A Love Letter To Lena
This is a most unusual tribute to the great Lena Horne. Horne, a pioneering African-American movie actress who was unable to break through Hollywood’s low glass ceiling, was a successful nightclub singer for decades. While touched by jazz, she straddled the boundary between jazz and middle-of-the-road pop music. Due to her great looks, she was often underrated but throughout her life was an important fighter for civil rights
Rather than do her version of Lena Horne’s greatest hits, go chronologically through her life, or try to imitate Horne’s singing, Clairdee has a completely different approach. She mostly sings little-known songs (along with a few standards) that Horne had recorded, her style on this project is more soulful and r&b oriented, and the arrangements are contemporary. At no time does Clairdee sound like Horne and, listening to a song or two from the program out of context, one would be hard-pressed to recognize this as a tribute album.
Instead, Clairdee puts the focus on Lena Horne the civil rights crusader, including six spoken interludes between songs narrated by actress Margo Hall. On songs such as “I Got A Name,” “Sometimes I Feel Like A Motherless Child,” “Believe In Yourself,” the recent “Stand By,” and even a modernized “I Want To Be Happy,” one can sense the struggles of Horne’s life along with her determination not to give up her fight. Clairdee is joined by a rhythm section (with keyboardist Jon Herbst a major contributor), occasional horns and strings, guest violinist Regina Carter (on “Something To Live For”), and background singers including Kenny Washington.

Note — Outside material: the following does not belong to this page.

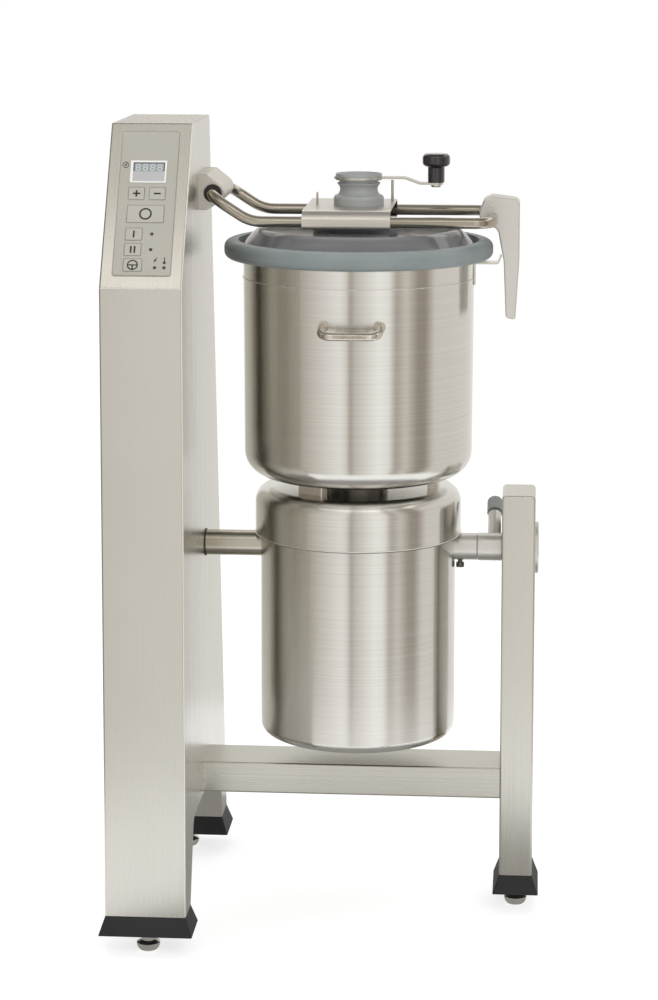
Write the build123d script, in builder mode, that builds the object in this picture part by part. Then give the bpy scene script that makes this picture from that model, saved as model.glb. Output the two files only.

Personally I wish that the music was more jazz or swing-oriented (Clairdee can sing jazz quite well) but A Love Letter To Lena is a well-intentioned and expertly sung tribute to one aspect of Lena Horne’s important life. It is available from www.clairdee.com.
While the flute has been an important part of Cuban music and Afro-Cuban jazz since its beginnings, it is heard less often in Brazilian jazz settings. That is surprising since its soothing sound is a natural fit for gentle bossa novas.
Andrea Brachfeld, one of the top jazz flutists of the past few decades, had lessons early on from Jimmy Heath and Yusef Lateef, attended the Manhattan School of Music, played with many Afro-Cuban bands in New York back in the 1970s, and also mastered straight ahead jazz. Since that time she has recorded a wide variety of albums.
Brazilian Whispers features the flutist performing six Jobim songs, a “Samba Medley,” three songs co-written with pianist Bill O’Connell, and “Never Let Me Go.” While the music is Brazilian-oriented, it is not just a recreation of early bossa-novas. The chord structures are often modernized, the musicians are energetic and not tied down to the bossa-nova rhythms, and Andrea Brachfeld has many opportunities to stretch herself. She is often joined by her regular rhythm section (keyboardist O’Connell, bassist Harvie S and drummer Jason Tienman) but at other times interacts with guitarist Roni Ben-Hur, bassist Lincoln Goines, drummer T. Portinho, and percussionist Chembo Corniel. Among the selections are a mellow “Double Rainbow,” “Waters Of March,” the lyrical “Triste E Solitaria,” and a surprisingly hyper version of “The Girl From Ipanema.” The leader and Bill O’Connell are the main soloists and, while they play melodically, their improvisations are inventive and sometimes take the music into surprising directions.
Throughout the fine outing, Andrea Brachfeld is heard in top form, making this CD an excellent introduction to her artistry. Brazilian Whispers is available from www.originarts.com.